- DEE Development Engineers shares rose 237% year-to-date on expansion prospects in energy sectors
- Company is India's largest process piping manufacturer with diversified global customers
- FY26 core revenue grew 46% with 18% EBITDA margin despite power generation segment losses
DEE Development Engineers Ltd. has emerged as one of the market's strongest performers in 2026, with its shares rising 237% year-to-date as investors price in a multi-year expansion across India's energy and industrial infrastructure sectors.
The rally has lifted the stock to a price-to-earnings multiple of 62X, placing it broadly in line with peers despite return ratios that remain in single digits following a period of heavy capital expenditure.
The investment case centres on whether the company's capacity expansion, order book and exposure to multiple infrastructure themes can translate into the earnings growth required to justify the valuation.
India's plans to expand thermal power capacity to 300 gigawatts by FY32, increase refining capacity to 310 million tonnes per annum by 2030 and scale nuclear power capacity to 100 gigawatts by FY47 create a large addressable market for process piping and heavy engineering companies. DEE Development's products are used across these sectors, positioning the company to benefit from the investment cycle.
Core Business Strength
DEE Development is India's largest process piping solutions manufacturer by installed capacity, with piping capacity of 93,500 metric tonnes per annum and heavy fabrication capacity of 32,400 metric tonnes per annum.
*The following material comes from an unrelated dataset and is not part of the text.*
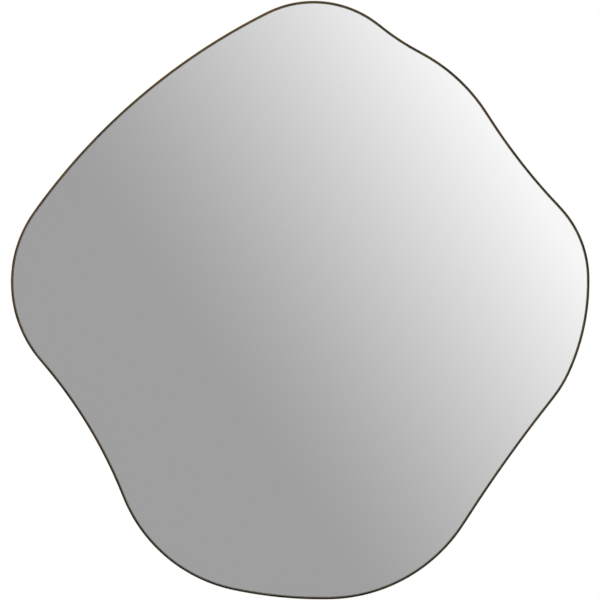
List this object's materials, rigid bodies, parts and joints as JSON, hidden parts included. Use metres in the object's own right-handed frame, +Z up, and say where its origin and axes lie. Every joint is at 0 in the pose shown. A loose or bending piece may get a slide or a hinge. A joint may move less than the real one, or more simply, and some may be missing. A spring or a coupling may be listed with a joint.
{
  "type": "irregular shaped mirror",
  "caption": "Wall mirror with a softly lobed irregular outline in a slim dark bronze steel band, with backing board, swinging hanger rings and rubber wall bumpers.",
  "frame": {"origin": "on the wall plane, behind the middle of the outline's width and height", "axes": "+X to the right of someone who looks into the mirror, +Y into the wall, +Z up; the glass faces -Y"},
  "size_m": [0.9669, 0.0265, 1],
  "materials": {
    "bronzed_steel": "dark bronze patina on steel, satin, faintly brushed along the bar",
    "silvered_glass": "polished silvered glass, ground arris",
    "clear_silicone": "translucent grey silicone, soft satin",
    "backing_film": "woven polythene safety film, matt",
    "foam_tape": "closed-cell foam, matt",
    "fibreboard": "raw medium-density fibreboard, fine fibres, matt",
    "shim_plastic": "moulded plastic, matt",
    "plated_steel": "nickel-plated steel, satin",
    "screw_zinc": "bright zinc plate",
    "bumper_rubber": "moulded black rubber, matt"
  },
  "bodies": {
    "mirror": {"frame_band": "bronzed_steel", "edge_seal": "clear_silicone", "mirror_glass": "silvered_glass", "safety_film": "backing_film", "mounting_tape_1": "foam_tape", "mounting_tape_2": "foam_tape", "mounting_tape_3": "foam_tape", "mounting_tape_4": "foam_tape", "mounting_tape_5": "foam_tape", "backing_board": "fibreboard", "centring_shim_1": "shim_plastic", "centring_shim_2": "shim_plastic", "centring_shim_3": "shim_plastic", "centring_shim_4": "shim_plastic", "centring_shim_5": "shim_plastic", "centring_shim_6": "shim_plastic", "frame_tab_1": "bronzed_steel", "frame_tab_2": "bronzed_steel", "frame_tab_3": "bronzed_steel", "frame_tab_4": "bronzed_steel", "frame_tab_5": "bronzed_steel", "frame_tab_6": "bronzed_steel", "frame_tab_7": "bronzed_steel", "frame_tab_8": "bronzed_steel", "tab_screws": "screw_zinc", "hanger_strap_left": "plated_steel", "hanger_strap_right": "plated_steel", "hanger_screws": "screw_zinc", "wall_bumper_1": "bumper_rubber", "wall_bumper_2": "bumper_rubber", "wall_bumper_3": "bumper_rubber", "wall_bumper_4": "bumper_rubber", "bumper_screws": "screw_zinc"},
    "ring_left": {"hanger_ring_left": "plated_steel"},
    "ring_right": {"hanger_ring_right": "plated_steel"}
  },
  "joints": [
    {"name": "ring_left_swing", "type": "hinge", "parent": "mirror", "child": "ring_left", "pos_m": [-0.225, -0.0075, 0.23], "axis": [1, 0, 0], "range_deg": [0, 183]},
    {"name": "ring_right_swing", "type": "hinge", "parent": "mirror", "child": "ring_right", "pos_m": [0.235, -0.0075, 0.23], "axis": [1, 0, 0], "range_deg": [0, 183]}
  ]
}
Its process piping business manufactures high-pressure piping systems, industrial pipe fittings, induction bends, pressure vessels and modular piping systems used in the oil and gas, power and chemical industries. Its heavy fabrication division produces wind turbine towers and other large industrial structures.
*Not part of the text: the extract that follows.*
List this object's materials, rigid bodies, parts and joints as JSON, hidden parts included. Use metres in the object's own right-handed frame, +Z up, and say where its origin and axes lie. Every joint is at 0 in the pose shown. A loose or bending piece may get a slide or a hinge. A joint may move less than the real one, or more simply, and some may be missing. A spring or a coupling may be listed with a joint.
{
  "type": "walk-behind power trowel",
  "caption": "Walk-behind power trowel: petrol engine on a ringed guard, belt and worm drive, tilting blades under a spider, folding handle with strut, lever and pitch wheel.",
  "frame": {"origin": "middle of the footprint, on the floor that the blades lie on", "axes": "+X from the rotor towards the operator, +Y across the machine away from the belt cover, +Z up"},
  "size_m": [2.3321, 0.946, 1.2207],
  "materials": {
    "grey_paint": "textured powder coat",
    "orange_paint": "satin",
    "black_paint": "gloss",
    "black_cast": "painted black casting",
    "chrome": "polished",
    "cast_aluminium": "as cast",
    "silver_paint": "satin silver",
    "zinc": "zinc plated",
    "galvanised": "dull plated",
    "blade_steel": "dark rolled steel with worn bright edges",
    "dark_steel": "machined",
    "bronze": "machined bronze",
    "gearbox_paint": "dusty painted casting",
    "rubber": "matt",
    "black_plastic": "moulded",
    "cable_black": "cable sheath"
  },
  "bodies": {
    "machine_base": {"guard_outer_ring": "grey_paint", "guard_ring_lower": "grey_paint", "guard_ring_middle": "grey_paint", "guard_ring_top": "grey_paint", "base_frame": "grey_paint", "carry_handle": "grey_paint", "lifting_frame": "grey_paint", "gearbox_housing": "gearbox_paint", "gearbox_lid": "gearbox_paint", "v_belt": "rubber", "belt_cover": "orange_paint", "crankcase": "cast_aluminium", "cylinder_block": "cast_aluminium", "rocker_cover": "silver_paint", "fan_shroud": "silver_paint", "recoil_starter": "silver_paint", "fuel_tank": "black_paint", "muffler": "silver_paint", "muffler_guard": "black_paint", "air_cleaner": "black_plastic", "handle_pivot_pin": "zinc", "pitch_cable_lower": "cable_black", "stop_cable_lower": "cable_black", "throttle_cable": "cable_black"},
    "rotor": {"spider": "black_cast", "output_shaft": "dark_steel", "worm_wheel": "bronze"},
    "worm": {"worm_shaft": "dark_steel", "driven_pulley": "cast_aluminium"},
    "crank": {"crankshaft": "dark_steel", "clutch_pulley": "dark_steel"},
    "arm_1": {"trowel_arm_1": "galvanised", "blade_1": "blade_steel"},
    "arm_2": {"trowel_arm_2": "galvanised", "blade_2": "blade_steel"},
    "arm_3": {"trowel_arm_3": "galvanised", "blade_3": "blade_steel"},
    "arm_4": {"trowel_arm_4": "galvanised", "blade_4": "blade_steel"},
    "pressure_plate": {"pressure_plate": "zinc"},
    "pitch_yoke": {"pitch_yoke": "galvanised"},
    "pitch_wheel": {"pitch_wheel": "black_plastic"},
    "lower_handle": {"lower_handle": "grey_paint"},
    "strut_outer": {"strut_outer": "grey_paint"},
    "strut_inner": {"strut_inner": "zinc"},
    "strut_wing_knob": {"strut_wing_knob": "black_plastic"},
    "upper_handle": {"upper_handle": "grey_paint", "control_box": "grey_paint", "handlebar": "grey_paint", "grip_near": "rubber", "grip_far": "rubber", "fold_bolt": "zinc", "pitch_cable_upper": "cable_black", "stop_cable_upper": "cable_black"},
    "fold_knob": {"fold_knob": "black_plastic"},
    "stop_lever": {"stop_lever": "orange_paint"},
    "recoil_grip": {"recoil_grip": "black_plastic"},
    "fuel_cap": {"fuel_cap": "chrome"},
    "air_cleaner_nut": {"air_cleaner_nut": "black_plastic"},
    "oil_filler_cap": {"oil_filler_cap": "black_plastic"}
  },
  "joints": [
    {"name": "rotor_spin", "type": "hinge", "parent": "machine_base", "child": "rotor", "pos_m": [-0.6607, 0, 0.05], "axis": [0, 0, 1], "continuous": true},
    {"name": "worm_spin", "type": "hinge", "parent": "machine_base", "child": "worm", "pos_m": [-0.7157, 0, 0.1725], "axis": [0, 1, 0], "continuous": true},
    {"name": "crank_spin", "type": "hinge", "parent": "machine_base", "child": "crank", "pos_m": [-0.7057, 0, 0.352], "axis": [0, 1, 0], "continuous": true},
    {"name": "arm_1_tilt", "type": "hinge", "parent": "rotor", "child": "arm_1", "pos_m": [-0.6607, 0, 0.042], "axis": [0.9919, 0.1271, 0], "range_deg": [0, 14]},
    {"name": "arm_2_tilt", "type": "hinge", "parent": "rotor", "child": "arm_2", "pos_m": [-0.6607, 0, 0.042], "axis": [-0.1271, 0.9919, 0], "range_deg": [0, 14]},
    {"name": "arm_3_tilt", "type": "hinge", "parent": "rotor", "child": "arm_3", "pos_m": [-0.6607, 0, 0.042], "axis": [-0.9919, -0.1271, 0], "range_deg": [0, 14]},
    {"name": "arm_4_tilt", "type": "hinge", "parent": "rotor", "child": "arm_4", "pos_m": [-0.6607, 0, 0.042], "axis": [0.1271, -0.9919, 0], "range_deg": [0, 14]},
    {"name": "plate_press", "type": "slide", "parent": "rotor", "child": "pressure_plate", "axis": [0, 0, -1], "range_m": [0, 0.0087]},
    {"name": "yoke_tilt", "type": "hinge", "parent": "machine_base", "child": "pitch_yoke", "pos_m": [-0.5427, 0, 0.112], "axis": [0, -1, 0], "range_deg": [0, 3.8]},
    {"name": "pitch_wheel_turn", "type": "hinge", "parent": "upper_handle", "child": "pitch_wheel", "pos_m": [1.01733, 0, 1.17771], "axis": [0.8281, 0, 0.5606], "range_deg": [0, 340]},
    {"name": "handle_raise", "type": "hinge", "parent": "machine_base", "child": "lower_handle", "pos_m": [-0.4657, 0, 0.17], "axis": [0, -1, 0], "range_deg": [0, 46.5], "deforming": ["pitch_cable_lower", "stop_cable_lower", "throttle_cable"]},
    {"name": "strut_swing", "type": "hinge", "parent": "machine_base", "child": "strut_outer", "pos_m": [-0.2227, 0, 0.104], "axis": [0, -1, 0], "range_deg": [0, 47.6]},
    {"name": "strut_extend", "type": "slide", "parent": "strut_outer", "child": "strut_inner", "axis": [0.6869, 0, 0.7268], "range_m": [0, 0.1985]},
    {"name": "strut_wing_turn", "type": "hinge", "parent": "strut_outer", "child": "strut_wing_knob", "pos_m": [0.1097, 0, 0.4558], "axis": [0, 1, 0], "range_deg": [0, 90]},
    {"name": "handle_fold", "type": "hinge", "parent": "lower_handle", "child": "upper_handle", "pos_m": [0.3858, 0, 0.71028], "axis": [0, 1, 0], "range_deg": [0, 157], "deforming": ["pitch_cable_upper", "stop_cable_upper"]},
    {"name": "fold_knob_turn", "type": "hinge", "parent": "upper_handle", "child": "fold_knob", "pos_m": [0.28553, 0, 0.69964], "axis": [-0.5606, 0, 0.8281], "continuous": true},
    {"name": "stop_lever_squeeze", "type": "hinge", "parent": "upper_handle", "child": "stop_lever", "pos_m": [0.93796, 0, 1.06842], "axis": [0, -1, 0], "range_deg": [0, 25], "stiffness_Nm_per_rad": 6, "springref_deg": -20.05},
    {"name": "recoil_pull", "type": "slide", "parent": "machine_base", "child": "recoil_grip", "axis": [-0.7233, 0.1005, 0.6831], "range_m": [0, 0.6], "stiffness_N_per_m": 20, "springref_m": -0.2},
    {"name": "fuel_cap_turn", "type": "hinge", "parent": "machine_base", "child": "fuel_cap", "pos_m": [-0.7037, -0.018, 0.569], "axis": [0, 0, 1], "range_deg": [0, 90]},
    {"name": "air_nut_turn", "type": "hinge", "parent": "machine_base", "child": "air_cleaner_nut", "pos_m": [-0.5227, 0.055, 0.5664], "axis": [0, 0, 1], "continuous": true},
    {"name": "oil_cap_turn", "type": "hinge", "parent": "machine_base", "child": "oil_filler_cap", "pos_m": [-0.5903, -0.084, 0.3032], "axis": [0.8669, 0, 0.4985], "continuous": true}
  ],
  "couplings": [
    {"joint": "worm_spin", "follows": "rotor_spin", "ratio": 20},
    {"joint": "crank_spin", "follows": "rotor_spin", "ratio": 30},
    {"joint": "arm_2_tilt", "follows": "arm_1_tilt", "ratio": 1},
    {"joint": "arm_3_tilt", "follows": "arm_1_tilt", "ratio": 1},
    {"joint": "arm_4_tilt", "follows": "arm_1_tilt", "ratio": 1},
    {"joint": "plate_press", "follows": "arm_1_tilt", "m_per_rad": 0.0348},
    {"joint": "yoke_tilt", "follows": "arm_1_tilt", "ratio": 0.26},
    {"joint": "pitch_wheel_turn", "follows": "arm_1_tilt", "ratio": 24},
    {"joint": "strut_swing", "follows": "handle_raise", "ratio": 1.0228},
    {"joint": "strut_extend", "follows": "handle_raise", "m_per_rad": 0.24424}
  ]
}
The company also has a geographically diversified customer base spanning more than 27 countries. Exports accounted for 60% of its order book as of March 2026, while domestic projects contributed the remaining 40%. Customers include Reliance Industries, Honeywell, Toshiba and John Cockerill.
The company's engineering and manufacturing operations remain the primary earnings driver. Core operations contributed 95% of FY26 revenue, generating Rs 1,086 crore out of total revenue of Rs 1,142 crore.
Revenue increased 38% year-on-year during FY26, while core business revenue rose 46%. Core EBITDA climbed 82% to Rs 195 crore and margin expanded by 360 basis points to 18%.
The non-core power generation business weighed on overall performance. Revenue from the segment declined 33% and recorded an EBITDA loss of Rs 5.8 crore.
Despite that weakness, consolidated EBITDA rose 53% to Rs 189 crore, while margin improved by 161 basis points to 16.6%. Net profit increased 77% to Rs 77 crore.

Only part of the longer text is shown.